Today I was given a brief history of the castle in Berd, a town in Shamshadin. In the ninth century, at the same time Ashot Yergat ruled in Sevan and later at Amberd, the castle’s ruler was Tslik Amram. In Armenian, “tslik” means little bull, as Tslik Amram was noted for his physical strength and feats. His wife was named Aspram. It is said that Aspram loved another man, namely Ashot Yergat, who had been obligated, for politcal reasons, to marry a certain Sahak Sevada’s daughter, Sahakanoush. When Tslik Amram found out about his wife’s affair with King Ashot, he imprisoned her in the castle, where she later committed suicide. Tslik Amram wasn’t done, blinding Sahakanoush’s brother and another family member. Yet, when the Armenian nation faced crisis at the hands of the Arabs, Ashot Yergat, Tslik Amram, Sahak Sevada, and Gevorg Marzpetuni, who was Ashot Yergat’s “sparapet,” joined forces and gained victory over the Arabs. After talking about the history and current condition of Shamshadin, the talk turned to the new constitution, and what it might mean for Armenia. One person understood that the constitution gives the president the right to change borders, and was worried that this might mean giving part of Zangezur to Turkey or giving up Karabagh or the liberated territories completely. Another thought it might mean that Armenia planned on annexing Karabagh, and the territories, to Armenia. In the meantime, the government, in all its strength and energy, is trying to convince Armenians to vote yes, recently funding the Yergi Tadron pop stars to record a video clip, showing Garni, Zvartnots, the Armenian army, and anything possible to stir patriotism for a yes vote.
Today family members and friends of a work collegue gathered for his mother’s “inknahogh” and “yotyerort,” both held the same day, the practice when inknahogh falls on a Saturday. After visiting the new gravesite at the Shahumyan cemetery in Yerevan, we returned to the house, where we ate khashlama and toasted the deceased woman’s life and family. Outside, the conversation turned to the woman’s ancestral land and roots, which were in Van.
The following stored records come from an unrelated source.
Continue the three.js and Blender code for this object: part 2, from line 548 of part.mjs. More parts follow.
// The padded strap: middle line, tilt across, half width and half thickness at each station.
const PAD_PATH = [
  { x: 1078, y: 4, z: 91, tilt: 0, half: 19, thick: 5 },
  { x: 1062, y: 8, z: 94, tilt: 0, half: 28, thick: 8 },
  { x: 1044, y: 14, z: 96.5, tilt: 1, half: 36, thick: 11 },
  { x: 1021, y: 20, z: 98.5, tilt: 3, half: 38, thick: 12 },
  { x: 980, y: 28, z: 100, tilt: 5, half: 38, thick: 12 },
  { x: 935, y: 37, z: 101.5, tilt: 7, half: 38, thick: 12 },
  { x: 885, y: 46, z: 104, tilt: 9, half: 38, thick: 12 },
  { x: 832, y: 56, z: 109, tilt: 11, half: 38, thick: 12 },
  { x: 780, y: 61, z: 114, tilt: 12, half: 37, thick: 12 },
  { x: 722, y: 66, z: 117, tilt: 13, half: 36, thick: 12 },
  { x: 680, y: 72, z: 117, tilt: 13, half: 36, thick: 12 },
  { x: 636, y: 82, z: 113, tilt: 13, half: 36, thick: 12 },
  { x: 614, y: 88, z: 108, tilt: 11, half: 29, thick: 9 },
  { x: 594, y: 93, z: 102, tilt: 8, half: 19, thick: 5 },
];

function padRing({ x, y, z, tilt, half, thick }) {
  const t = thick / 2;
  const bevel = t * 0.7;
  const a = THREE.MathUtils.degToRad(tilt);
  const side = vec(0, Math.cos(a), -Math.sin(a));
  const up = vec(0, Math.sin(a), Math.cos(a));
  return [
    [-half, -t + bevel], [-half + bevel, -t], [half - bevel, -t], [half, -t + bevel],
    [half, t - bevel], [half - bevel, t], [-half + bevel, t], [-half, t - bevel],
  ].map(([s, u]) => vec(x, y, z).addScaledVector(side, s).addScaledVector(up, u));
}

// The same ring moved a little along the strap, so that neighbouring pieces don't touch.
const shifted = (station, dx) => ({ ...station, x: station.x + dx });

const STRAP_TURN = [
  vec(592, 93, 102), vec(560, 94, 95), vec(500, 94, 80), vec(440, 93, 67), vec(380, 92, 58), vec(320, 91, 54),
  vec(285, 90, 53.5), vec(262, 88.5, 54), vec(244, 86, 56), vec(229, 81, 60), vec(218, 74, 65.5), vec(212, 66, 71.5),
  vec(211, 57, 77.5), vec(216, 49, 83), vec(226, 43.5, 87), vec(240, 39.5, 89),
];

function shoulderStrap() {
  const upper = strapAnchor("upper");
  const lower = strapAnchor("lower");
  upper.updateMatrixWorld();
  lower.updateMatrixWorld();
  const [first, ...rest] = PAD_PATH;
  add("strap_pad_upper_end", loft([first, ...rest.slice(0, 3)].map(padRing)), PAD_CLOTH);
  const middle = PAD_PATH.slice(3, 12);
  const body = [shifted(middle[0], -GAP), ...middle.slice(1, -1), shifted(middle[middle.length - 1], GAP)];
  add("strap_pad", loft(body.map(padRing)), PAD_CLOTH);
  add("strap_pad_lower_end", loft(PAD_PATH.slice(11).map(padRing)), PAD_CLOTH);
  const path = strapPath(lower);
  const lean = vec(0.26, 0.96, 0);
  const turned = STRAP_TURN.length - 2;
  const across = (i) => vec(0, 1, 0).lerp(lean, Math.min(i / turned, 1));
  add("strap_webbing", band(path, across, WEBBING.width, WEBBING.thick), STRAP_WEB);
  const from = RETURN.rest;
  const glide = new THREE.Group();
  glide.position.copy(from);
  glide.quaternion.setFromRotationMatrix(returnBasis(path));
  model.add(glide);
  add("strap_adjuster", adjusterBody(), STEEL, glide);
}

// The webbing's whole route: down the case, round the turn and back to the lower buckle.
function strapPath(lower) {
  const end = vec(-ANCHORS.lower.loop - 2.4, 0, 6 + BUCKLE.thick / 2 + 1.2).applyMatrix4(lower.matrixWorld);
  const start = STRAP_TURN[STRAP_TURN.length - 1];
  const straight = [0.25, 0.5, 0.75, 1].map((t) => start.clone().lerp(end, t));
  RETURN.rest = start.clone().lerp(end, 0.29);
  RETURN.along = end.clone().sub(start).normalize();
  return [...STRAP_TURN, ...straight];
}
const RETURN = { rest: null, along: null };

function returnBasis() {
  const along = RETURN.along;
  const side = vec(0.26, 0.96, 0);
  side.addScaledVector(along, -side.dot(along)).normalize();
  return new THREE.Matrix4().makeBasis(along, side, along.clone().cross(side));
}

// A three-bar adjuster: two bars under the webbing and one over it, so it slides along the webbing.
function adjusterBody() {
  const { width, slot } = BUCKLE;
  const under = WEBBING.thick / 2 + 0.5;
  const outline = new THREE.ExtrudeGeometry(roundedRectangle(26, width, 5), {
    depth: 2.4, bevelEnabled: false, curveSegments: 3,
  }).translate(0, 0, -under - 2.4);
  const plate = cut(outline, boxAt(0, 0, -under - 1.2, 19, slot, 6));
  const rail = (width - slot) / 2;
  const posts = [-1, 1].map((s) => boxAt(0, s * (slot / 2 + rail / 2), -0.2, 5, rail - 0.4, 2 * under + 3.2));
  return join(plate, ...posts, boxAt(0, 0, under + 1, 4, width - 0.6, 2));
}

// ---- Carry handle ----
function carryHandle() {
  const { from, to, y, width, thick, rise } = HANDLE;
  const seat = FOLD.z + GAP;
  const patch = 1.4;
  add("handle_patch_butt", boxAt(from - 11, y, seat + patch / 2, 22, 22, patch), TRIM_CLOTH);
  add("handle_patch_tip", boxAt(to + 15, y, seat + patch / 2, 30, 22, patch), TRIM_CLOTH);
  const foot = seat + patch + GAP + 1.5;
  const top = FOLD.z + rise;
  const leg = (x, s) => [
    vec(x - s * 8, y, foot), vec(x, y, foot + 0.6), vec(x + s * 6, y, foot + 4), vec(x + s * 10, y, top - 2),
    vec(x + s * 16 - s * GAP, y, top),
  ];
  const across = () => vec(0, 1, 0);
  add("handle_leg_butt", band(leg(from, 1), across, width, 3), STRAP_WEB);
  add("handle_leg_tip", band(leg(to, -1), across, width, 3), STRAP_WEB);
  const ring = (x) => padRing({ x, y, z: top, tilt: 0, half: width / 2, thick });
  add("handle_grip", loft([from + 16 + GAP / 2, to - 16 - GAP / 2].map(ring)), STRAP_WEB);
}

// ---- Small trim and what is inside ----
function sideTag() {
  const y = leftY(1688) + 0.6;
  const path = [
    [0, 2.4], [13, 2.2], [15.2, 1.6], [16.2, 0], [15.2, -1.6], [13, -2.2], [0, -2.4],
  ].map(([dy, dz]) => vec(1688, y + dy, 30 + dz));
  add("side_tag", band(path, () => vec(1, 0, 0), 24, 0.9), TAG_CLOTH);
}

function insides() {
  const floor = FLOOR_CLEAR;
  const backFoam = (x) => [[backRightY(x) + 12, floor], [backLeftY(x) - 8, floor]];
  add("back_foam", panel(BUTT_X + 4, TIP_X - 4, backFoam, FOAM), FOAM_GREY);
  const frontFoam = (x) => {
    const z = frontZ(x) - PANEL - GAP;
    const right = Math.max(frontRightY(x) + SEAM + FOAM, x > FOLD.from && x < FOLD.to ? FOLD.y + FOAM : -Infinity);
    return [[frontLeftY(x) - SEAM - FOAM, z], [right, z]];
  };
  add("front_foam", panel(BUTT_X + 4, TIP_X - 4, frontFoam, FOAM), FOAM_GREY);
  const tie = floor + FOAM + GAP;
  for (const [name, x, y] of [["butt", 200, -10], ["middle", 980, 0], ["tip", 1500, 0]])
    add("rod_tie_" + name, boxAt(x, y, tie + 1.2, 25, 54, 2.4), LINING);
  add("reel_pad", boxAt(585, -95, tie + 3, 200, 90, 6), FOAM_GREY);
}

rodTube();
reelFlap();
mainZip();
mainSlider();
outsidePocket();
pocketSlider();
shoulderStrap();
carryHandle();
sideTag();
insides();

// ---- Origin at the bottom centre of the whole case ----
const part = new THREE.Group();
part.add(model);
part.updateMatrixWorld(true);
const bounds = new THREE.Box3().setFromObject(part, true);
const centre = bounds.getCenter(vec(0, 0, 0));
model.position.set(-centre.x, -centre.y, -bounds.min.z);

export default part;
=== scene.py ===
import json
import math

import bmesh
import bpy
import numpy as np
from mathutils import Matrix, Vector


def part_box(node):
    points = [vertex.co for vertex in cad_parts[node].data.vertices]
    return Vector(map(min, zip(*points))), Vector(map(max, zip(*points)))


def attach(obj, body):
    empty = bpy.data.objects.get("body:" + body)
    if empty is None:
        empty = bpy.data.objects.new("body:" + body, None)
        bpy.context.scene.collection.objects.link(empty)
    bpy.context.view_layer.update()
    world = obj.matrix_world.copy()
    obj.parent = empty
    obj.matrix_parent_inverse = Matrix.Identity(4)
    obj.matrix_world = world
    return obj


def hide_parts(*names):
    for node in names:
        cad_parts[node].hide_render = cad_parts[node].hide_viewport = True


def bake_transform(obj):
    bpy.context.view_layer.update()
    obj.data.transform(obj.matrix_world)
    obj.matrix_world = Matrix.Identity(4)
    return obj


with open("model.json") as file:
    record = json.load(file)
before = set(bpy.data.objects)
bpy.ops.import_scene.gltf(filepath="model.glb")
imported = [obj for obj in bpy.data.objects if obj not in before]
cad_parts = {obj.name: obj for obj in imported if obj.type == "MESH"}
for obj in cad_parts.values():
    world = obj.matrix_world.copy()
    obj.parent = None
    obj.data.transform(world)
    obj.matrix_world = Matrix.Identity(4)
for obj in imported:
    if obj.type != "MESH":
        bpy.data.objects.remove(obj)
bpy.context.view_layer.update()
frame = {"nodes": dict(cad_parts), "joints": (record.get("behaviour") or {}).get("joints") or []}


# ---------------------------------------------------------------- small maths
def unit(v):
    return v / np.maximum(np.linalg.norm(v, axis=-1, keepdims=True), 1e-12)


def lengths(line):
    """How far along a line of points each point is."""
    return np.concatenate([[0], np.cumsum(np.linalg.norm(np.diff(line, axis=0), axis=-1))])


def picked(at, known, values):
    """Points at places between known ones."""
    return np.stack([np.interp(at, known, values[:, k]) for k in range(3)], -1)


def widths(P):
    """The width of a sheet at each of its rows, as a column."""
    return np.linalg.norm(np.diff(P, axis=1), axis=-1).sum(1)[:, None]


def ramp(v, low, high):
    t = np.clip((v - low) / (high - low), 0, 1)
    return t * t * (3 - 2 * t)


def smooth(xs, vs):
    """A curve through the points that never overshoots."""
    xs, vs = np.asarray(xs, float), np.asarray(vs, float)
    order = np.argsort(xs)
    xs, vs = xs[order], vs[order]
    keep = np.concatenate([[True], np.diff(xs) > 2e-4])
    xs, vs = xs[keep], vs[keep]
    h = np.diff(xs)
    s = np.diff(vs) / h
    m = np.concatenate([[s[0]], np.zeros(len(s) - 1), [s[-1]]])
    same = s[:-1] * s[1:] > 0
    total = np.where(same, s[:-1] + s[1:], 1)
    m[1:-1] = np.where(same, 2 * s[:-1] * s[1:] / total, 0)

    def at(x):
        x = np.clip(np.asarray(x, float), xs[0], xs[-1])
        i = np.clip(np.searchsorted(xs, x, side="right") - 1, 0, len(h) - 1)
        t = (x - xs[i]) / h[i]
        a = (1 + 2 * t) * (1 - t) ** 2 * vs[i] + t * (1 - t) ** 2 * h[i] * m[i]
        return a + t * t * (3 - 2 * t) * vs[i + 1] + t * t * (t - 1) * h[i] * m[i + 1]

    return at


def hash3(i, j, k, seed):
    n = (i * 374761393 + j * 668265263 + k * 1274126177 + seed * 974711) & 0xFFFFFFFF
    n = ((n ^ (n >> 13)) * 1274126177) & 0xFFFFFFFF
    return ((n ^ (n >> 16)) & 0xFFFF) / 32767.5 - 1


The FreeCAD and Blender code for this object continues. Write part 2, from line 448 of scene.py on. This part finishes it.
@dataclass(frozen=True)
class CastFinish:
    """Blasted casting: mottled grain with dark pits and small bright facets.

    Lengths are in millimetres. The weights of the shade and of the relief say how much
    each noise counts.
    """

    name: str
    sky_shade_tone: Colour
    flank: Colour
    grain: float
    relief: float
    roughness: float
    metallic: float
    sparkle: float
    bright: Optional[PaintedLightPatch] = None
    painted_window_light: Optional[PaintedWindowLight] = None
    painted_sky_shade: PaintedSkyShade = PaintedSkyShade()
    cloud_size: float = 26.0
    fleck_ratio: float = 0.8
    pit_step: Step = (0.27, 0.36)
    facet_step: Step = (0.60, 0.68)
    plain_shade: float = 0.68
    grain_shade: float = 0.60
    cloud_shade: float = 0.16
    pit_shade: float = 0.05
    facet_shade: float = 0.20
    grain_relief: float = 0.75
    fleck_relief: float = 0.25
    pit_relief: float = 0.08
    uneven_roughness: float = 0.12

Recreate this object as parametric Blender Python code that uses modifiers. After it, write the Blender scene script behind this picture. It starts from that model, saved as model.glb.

One man said he had recently found out his ancestors were from the same village as the woman’s. Sometimes it seems that “karot,” as the Armenians say for longing, should have enough force to be able to take Armenians back to their former homes, now mostly under Turkish rule. An acamedician and member of the “Hye-Aryan” party went on to say that the only way to take back historical Armenian lands and to return to the days of Nzhdeh and even Tigran Mets is to adopt the old ways, meaning pre-Christian culture and gods and goddesses such as Vahagn and Anahit, when Armenians were strong, proud, from sea-to-sea, and had a religion which wasn’t imported. He said that his grandfather had fought with Nzhdeh, and that he had helped the Dashnak party reestablish itself in Armenia, but had fallen out of straights, saying that Vahan Hovhannisyan and Hrant Markarian, who he claims is under investigation for crimes committed in Iran, had nothing to do with Nzhdeh, Dro, Andranik, and others. He went on to say that a yes vote on the new constitution is nothing short of treason, saying there was no reason a president should be exempt from prosecution for any crime he may have committed. I asked him what he thought about the recent interview of a noted communist, about the new constitution, on national television, and he said it was plain National Television was afraid to interview someone from his party or from the Opposition, instead talking with someone who posed the government no threat whatsoever.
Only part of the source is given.